The moves align with a new consultant’s study that recommends new bicycle parking spots in racks, parking meter poles, bicycle cages in public garages, and a planned bicycle center at the Judge Doyle Square redevelopment south of Capitol Square.

Citywide, mopeds should be considered as motorcycles for parking purposes, with moped parking prohibited on all sidewalks and terraces except in designated locations, the 65-page study by Toole Design Group says. The city should explore new strategies for moped parking, including new parking in ramps and more on-street spaces, it says.

Mayor Paul Soglin and Downtown City Council members intend to introduce on April 18 an ordinance to ban moped parking on sidewalks and terraces, except designated spots. It will be reviewed by committees, and if approved by the council, would take effect Aug. 15.

The ordinance is based on the recommendations of a disbanded committee on the issue that were made in 2012 but never carried out. The Toole study echoes the committee’s recommendations.

“It’s never gone away as an issue,” Ross said. “The timing is right.”

Meanwhile, council President Mike Verveer, 4th District, and Ald. Ledell Zellers, 2nd District, have proposed a resolution to adopt the study, now under review by city committees, as a policy framework and guide for future spending.

The council is expected to consider the study this spring.

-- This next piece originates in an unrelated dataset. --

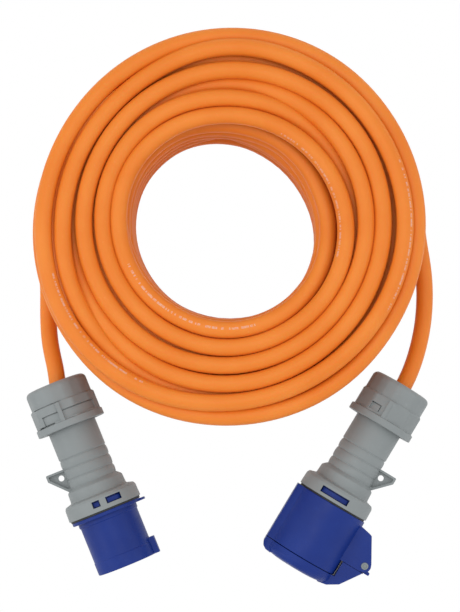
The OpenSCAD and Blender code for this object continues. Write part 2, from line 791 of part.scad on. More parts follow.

“It’s the most comprehensive accounting of bicycle parking and moped parking I’ve ever seen,” Verveer said.

More spots for bikes

Currently, bicycles, mopeds and scooters can’t be parked in front yards of residences, but bikes largely can be parked anywhere else they don’t interfere with pedestrian travel, except for attached to trees.

On parts of the State Street pedestrian mall, bicycles can be parked only in a rack. Toole identified 2,510 legal spaces in the State Street-Capitol Square study area.

Outside the UW-Madison campus and State Street, mopeds currently can be parked anyplace a bike can, including bike racks; sidewalks, if the pedestrian path isn’t blocked; legal spots on the street, a lot or ramp.

The Toole study’s many recommendations won’t be implemented at once, Ross said.

But the city has already ordered 100 meter ring bicycle racks that can be attached to parking meter poles, with installation anticipated this spring and summer, he said.

The study recommends locations where the city can add another 233 bicycle parking spaces, but the spaces must be vetted by city staff for competing potential uses, he said.

The city budget for 2017 includes money for bicycle racks and street furniture, Verveer said.

The study also recommends a pilot bicycle cage with on-demand access control 24 hours a day, seven days a week in the State Street-Capitol parking garage. In 2016, Dane County spent $70,000 to install a cage with capacity for 30 bicycles in the county garage at the corner of West Main Street and South Fairchild streets. It’s unclear if or when the city would install a bicycle cage.

Moped changes

Proposed changes for mopeds, if approved, would eliminate longstanding competition between bicycles and mopeds for parking spaces, Verveer said.

Major Downtown landlords have indicated they could accommodate moped parking needs within existing indoor parking garages, Verveer said. Also, the proposed ordinance will let landlords seek permits to allow moped parking on the terraces on a limited number of blocks in the 8th District near campus, he said.

In 2011, the state let municipalities regulate mopeds as motorcycles and create parking rules. The following year, UW-Madion changed its moped parking program, raising permit prices and making other moves to encourage riders to park mopeds in one spot and take a bus and walk around campus.

After 4:30 p.m., a moped can be parked in any space, permit or not.

“Intra-campus moped traffic issues have greatly decreased since the 2012-13 moped parking changes.” said Carolyn Wolff of University Transportation Services.